On l’aura compris, tout dépend au fond de l’âge auquel on commence à travailler et de l’âge de départ anticipé. C’est pour pouvoir atteindre cet âge de départ anticipé, fixé à 58 ans, 60 ans, 62 ans et 63 ans, selon l’âge auquel vous avez commencé à travailler, que certains devront faire plus de 43 annuités.

Combien de personnes sont concernées ? Selon le groupe socialiste de l’Assemblée, qui a fait le calcul dans le cas général (hors règles transitoires), « dans 32 % des situations de personnes ayant commencé entre 15 et 21 ans, la durée de cotisation est strictement supérieure à 43 ans. La durée de cotisation est même égale à 44 ans ou + dans 7,5 % des cas ! » a tweeté le député Olivier Faure, premier secrétaire du PS.

Les concessions faites aux LR sur les carrières longues s’élèvent au total à 700 millions d’euros

Cette mesure coûte environ 300 millions d’euros. Beaucoup moins que les 7 à 10 milliards de l’amendement Pradié d’origine. Elle permet de ne pas alourdir outre mesure l’équilibre financier de la réforme, auquel est attaché le gouvernement, comme les sénateurs LR.

Cette disposition à 300 millions s’ajoute à une première main, que le gouvernement a tendue aux LR au début des débats à l’Assemblée, qui permet à une personne qui a commencé à travailler entre 20 et 21 ans de partir après 43 annuités.
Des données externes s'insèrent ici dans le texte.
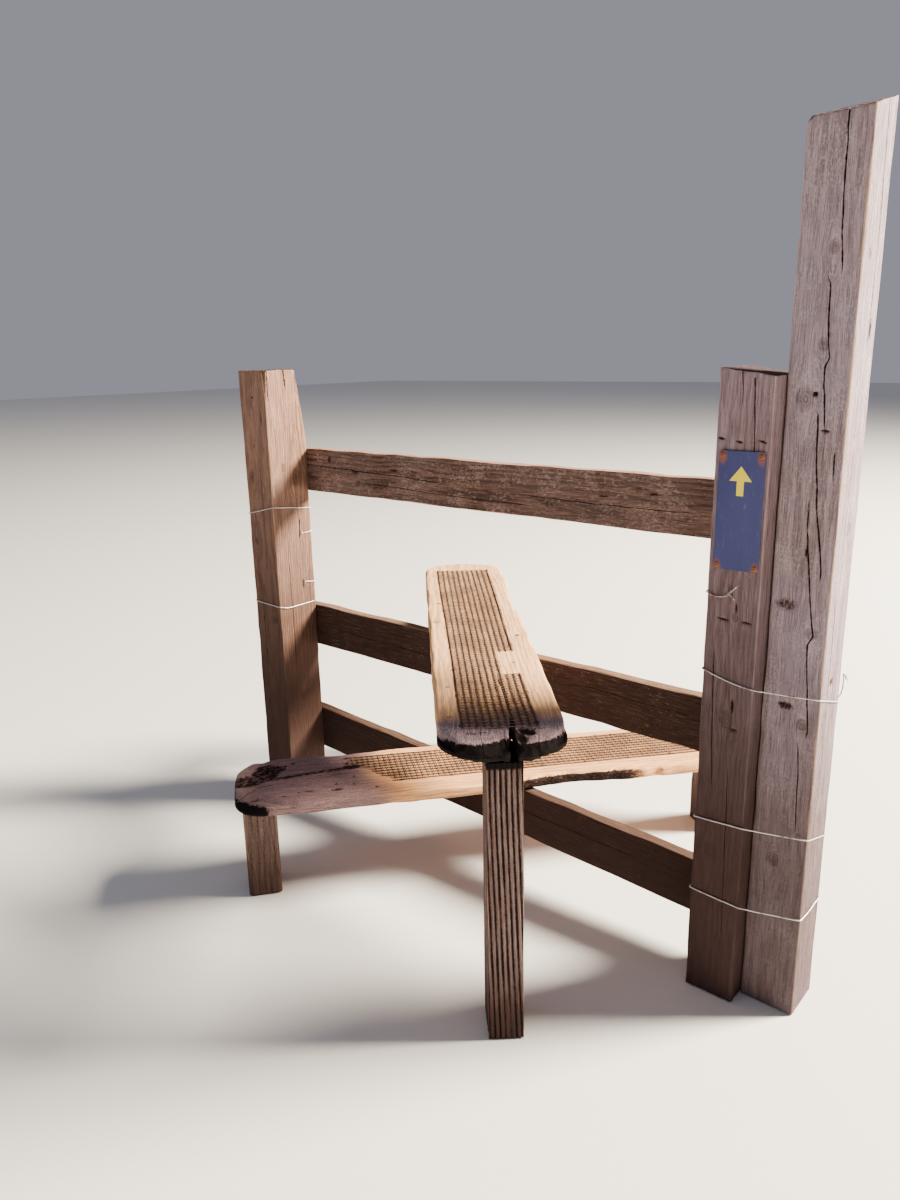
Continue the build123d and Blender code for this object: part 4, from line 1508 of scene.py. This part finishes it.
def grown(name, tree, values, source=None):
    """A plain mesh object made by a geometry tree with these input values."""
    host = new_object(name + "_host", source or bpy.data.meshes.new(name + "_points"))
    modifier = host.modifiers.new("grow", "NODES")
    modifier.node_group = tree
    for item in tree.interface.items_tree:
        if item.in_out == "INPUT" and item.name in values:
            modifier[item.identifier] = values[item.name]
    evaluated = host.evaluated_get(bpy.context.evaluated_depsgraph_get())
    data = bpy.data.meshes.new_from_object(evaluated)
    data.name = name
    host.modifiers.remove(modifier)
    bpy.data.objects.remove(host)
    return new_object(name, data)


# Wire mesh on the treads


def mesh_layout(name, settings):
    """Where the mesh lies on a tread, along it and across it from its middle."""
    pitch = settings.pitch / MM
    half = (settings.strands - 1) * pitch / 2
    if name == "upper_tread":
        places = {"offset": 3.0, "near": 71.0, "far": 1212.0, "hole": (333.0, 468.0), "slant": 0.0, "fan": 0.10}
    else:
        places = {"offset": 15.0, "near": 254.0, "far": 1175.0, "hole": (0.0, -1.0), "slant": 0.84, "fan": 0.0}
    places["rows"] = [places["offset"] - half + i * pitch for i in range(settings.strands)]
    return places


def fanned(layout, x, y):
    """A place across the tread, moved out where the strands drift apart."""
    middle = TREAD_WIDTH / 2 + layout["offset"]
    return middle + (y - middle) * (1 + layout["fan"] * smooth(x, *FAN_REACH))


def settle(piece, name, layout):
    """Lays a flat mesh, made along X, on the worn top of its tread."""
    tread, design = TREADS[name]
    timber = design()
    axes, origin = tread_axes(tread)
    data = piece.data
    points = np.zeros(len(data.vertices) * 3)
    data.vertices.foreach_get("co", points)
    points = points.reshape(-1, 3) / MM
    points[:, 1] = fanned(layout, points[:, 0], points[:, 1])
    wear = timber.top_wear(points[:, 0], points[:, 1])
    hollows = timber.hollows(np.stack([points[:, 0], points[:, 1], 0 * wear + tread["thick"]], -1))
    points[:, 2] -= np.clip(wear + hollows, 0, DEEPEST_WEAR) - MESH_LIFT
    data.vertices.foreach_set("co", ((points @ axes + origin) * MM).ravel())
    data.update()


class STILE_OT_wire_mesh(bpy.types.Operator):
    """Lay the welded wire mesh on both treads"""

    bl_idname = "stile.wire_mesh"
    bl_label = "Wire mesh"

    def execute(self, context):
        s = context.scene.stile_mesh
        tree = group_once("Wire Rows", make_wire_rows_tree)
        strand_steel = steel_material("mesh_strand_steel", s.clean, s.rust, 0.75)
        # The cross wires take a lighter copy of the strands' steel: painted light
        cross_steel = steel_material("mesh_cross_steel", s.cross_clean, s.cross_rust, 0.55)
        pitch, wire = s.pitch / MM, s.wire / MM
        for name, (tread, _) in TREADS.items():
            layout = mesh_layout(name, s)
            short, slant = name.split("_")[0], layout["slant"]
            first_row = TREAD_WIDTH / 2 + layout["rows"][0]
            span = layout["rows"][-1] - layout["rows"][0]
            near, far = layout["near"], layout["far"]
            hole_near, hole_far = layout["hole"]
            strands = grown(short + "_mesh_strands_wire", tree, {
                "Rows": s.strands, "Pitch": s.pitch, "Start": near * MM, "Length": (far - near) * MM,
                "Wire": s.wire * 1.15, "Ragged": 0.012, "Bend": 0.0006, "Segment": 0.0063,
                "Hole Low": (hole_near * MM, -4 * MM, -1), "Hole High": (hole_far * MM, 2.5 * s.pitch, 1),
                "Cut Slope": (1.0, slant, 0.0), "Cut Level": (near + slant * span) * MM if slant else NO_CUT,
                "Seed": s.seed, "Material": strand_steel,
            })
            strands.data.transform(Matrix.Translation((0, first_row * MM, (tread["thick"] + wire / 2) * MM)))
            crosses = grown(short + "_mesh_cross_wire", tree, {
                "Rows": int((far - near) / pitch) + 1, "Pitch": s.pitch, "Start": -0.002, "Length": (span + 4) * MM,
                "Wire": s.wire, "Ragged": 0.0035, "Bend": 0.0005, "Segment": 0.00635,
                "Hole Low": (-4 * MM, (hole_near - near) * MM, -1),
                "Hole High": (2.5 * s.pitch, (hole_far - near) * MM, 1),
                "Cut Slope": (slant, 1.0, 0.0), "Cut Level": slant * span * MM if slant else NO_CUT,
                "Seed": s.seed + 3, "Material": cross_steel,
            })
            above = (tread["thick"] + 1.5 * wire) * MM
            swap = Matrix(((0, 1, 0, near * MM), (1, 0, 0, first_row * MM), (0, 0, 1, above), (0, 0, 0, 1)))
            crosses.data.transform(swap)
            crosses.data.flip_normals()
            for piece, node in ((strands, "_mesh_strands"), (crosses, "_mesh_cross_wires")):
                settle(piece, name, layout)
                finish_piece(piece, "mesh_wire", short + node)
        return {"FINISHED"}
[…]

C’est la création d’une borne d’âge supplémentaire à 21 ans. Elle coûte 400 millions d’euros. Après les débats au Sénat, les sénateurs LR défendaient uniquement cette concession, préférant dépenser sur d’autres mesures, comme la surcote des femmes. Au total, les concessions faites aux LR sur les carrières longues s’élèvent donc à 700 millions d’euros.

Politiquement, dire qu’il s’agit de l’amendement Pradié peut avoir pour objectif de permettre au député du Lot, comme à ses collègues tentés de voter contre, de garder la face et ainsi de soutenir la réforme. Pour le gouvernement, l’enjeu est de taille. C’est à ce prix qu’il pourra éviter de recourir au 49.3 pour adopter sa réforme. Mais après le flou sur la retraite minimale à 1.200 euros, il faudra voir si tout le monde soutient cette nouvelle présentation optimiste de la réforme.